Pondering The Gates Effect
Bill Gates recently announced that he'll be leaving Microsoft to spend more time saving the world. I love that he's doing that I applaud him for it big time. But I really wish he would have had a little heart-to-heart chat about his "change of heart" (in other words, the decision to finally have one) with the 70,000 employees he's leaving behind. The prevailing philosophy at Microsoft seems to be a very NON-altruistic one -- and really, BillG couldn't have taken over his competitors and gobbled up the world with any other approach. Lord knows, it's worked for him and for his company thus far. It permeates everything at Microsoft and I feel it seeping into everything -- from formal to casual meetings to electronic communication to face-to-face communication -- even to lunchtime interactions in the cafeteria.
For the first 30 years of Microsoft's existence, it seems that the employee evaluation structure was similar to that of a college class: employees are graded on a bell curve, ensuring that some direct reports fail, some excel, and the rest fall somewhere in-between. What this does is breed and encourage back-stabbing and a very NON-cooperative, NON-collaborative spirit. No matter how "collaborative" one's team is touted as being, you can be sure that the desire to NOT be one of the failures becomes more important than the desire to share creative ideas and collaborate on the development of products. Oh no -- in an environment like that, the smartest thing you can do is keep creative, progressive and ground-breaking ideas to yourself!
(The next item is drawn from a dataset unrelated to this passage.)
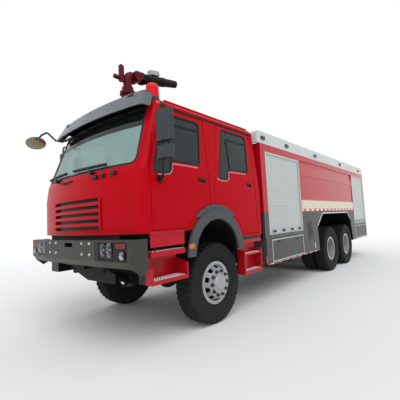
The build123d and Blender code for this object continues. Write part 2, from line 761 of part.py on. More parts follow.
def front_band(ahead, thickness, half_width, low, high, radius=cab_front_radius):
    """A curved upright band that follows the cab's bowed front, put into the part being built."""
    drop = half_width ** 2 / (2 * radius)
    with BuildSketch(Plane.XY.offset(low)) as band:
        with BuildLine():
            ThreePointArc((ahead - drop, -half_width), (ahead, 0), (ahead - drop, half_width))
            Line((ahead - drop, half_width), (ahead - drop - thickness, half_width))
            ThreePointArc((ahead - drop - thickness, half_width), (ahead - thickness, 0),
                          (ahead - drop - thickness, -half_width))
            Line((ahead - drop - thickness, -half_width), (ahead - drop, -half_width))
        make_face()
    extrude(band.sketch, amount=high - low)


grille_edge = grille_half - seat_clearance
with BuildPart() as grille:
    front_band(cab_front_x - slat_depth + grille_proud + 4, 12, grille_edge, grille_low + 1, grille_top - 1)
    slat_height = slot_pitch - slot_height
    for slat in range(slot_count + 1):
        low = max(grille_low + 1, grille_low + 4 + slat * slot_pitch - slat_height)
        high = min(grille_top - 1, grille_low + 4 + slat * slot_pitch)
        if high > low:
            front_band(cab_front_x + grille_proud, slat_depth, grille_edge, low, high)
    for side in (1, -1):
        side_x = cab_front_x + grille_proud - grille_edge ** 2 / (2 * cab_front_radius)
        block((side_x - slat_depth, side_x), (side * (grille_edge - 26), side * grille_edge),
              (grille_low + 1, grille_top - 1))
save(grille.part, "grille")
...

That's completely different than the non-profit world I came to Microsoft from... and from the non-profit world BillG has will now devote almost all his time to. The reason why I was able to produce FUEL and CHILL as I did was because we had an incredibly collaborative, cooperative team full of people whose main goal was to work together to produce the greatest, most impactful product possible -- TOGETHER. That would never have been possible in an atosphere of fear, distrust and greed! No way!
And that, I think, is why I feel completely like the odd man (woman) out at Microsoft. At first, I thought it was the fact that I'm nowhere near as technical as most people there... that I'm right-brained in a sea of left-brainedness. But really, I think it's just the fact that I have a completely different philosophy and approach than BillG instilled in his employees right from the beginning.
Maybe he couldn't have gotten where he has without his "kill 'em all" approach... but my hope is that he's softened and opened up his heart (not just his wallet) as he now works to save the world instead of monopolize it. I just wish he'd bring some of that back to Microsoft; we could sure use some of it about now.